Why are settlement and abandonment decisions made on the scale of farmstead, grazing area, valley system, or island? What factors
characterize long-occupied locations in different islands? Do “over-optimistic” pioneer fringe settlements recur in different periods
and locations? What factors distinguish cycles of temporary abandonment/reoccupation from both continuous settlements and permanent abandonment?
- Climate impacts; effects of strings of good and bad years, extreme events, threshold crossings (such as advent of summer sea ice in
SW Greenland ca 1250-1300), making use of high-resolution proxy climate indicators and direct climate records to make effective use of the
new “human scaled” historical climatology, integrating with high resolution indicators of geomorphology, livestock management, human dietary
changes.
- Inter-Scale interactions: All participating field research programs are explicitly aimed at expanding from single-site focus to a
broader multi-site landscape perspective, driven in part by the realization that major economic and environmental forces above the scale of the
individual site have greatly affected the nature and viability of single farms and regional settlement systems. Trading contacts within islands,
between islands, and between islands and larger continental economies prior to 1100 may have been undervalued and remain poorly understood.

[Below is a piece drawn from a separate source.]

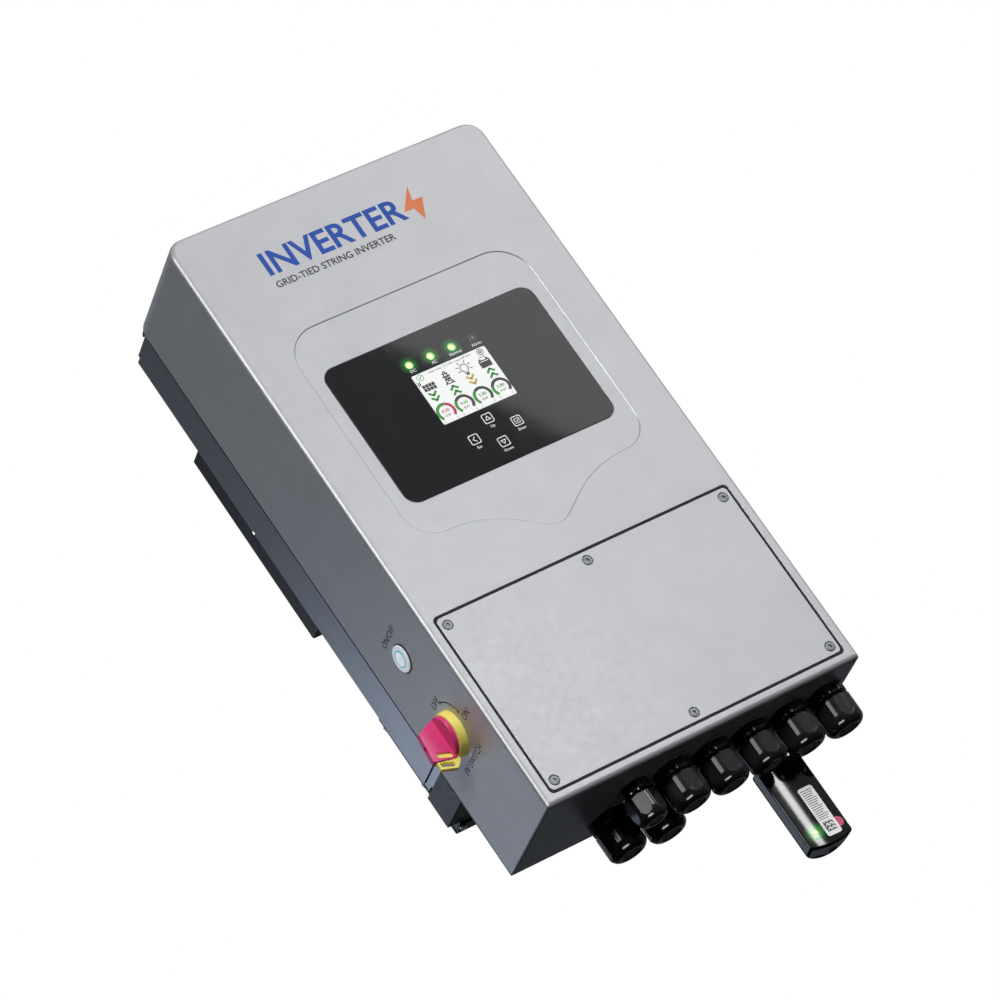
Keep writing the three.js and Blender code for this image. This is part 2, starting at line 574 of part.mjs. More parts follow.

- Time depth: Some N Atlantic islands and coastal regions have seen human occupation and successive phases of landscape creation since
the Mesolithic. Others represented an effectively clean slate for large-scale agricultural settlement. Understanding the effects of
accumulated landscape heritage (place names, constructed landscape features, soil creation/augmentation and depletion, species
extinction/conservation, and overall adaptive resilience) over different time scales.